# 06 Altima S Exhaust, Fog Lights, and more



## Pengu (Feb 2, 2010)

Hi, I'm new to site and was told to come here to ask some questions about Nissan cars. I have a few that are most likely very easy to answer.

1st Question : How do I go about getting fog lights put onto my car I have the cutouts but nothing else.

2nd Question : My second question is would replacing the back bumper with a 3.5 Models and putting dual exhaust work easily or is there a lot to it ?


----------



## Outkast (Jan 29, 2006)

Pengu said:


> Hi, I'm new to site and was told to come here to ask some questions about Nissan cars. I have a few that are most likely very easy to answer.
> 
> 1st Question : How do I go about getting fog lights put onto my car I have the cutouts but nothing else.
> 
> 2nd Question : My second question is would replacing the back bumper with a 3.5 Models and putting dual exhaust work easily or is there a lot to it ?

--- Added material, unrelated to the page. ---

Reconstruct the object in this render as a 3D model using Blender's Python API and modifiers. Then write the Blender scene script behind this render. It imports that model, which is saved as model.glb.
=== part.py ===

1)You'll need the switch for the steering column, and the hardware of the lights. Also you'll need to put a fuse in the location required. Finally you'll need to go to a dealership to have them reprogram the BCM to tell the system they are there.

2)Yes you can.


----------



## Pengu (Feb 2, 2010)

Thanks any idea for prices about the 1st question? Also how would I go about replacing my chrome window trim to black ?


----------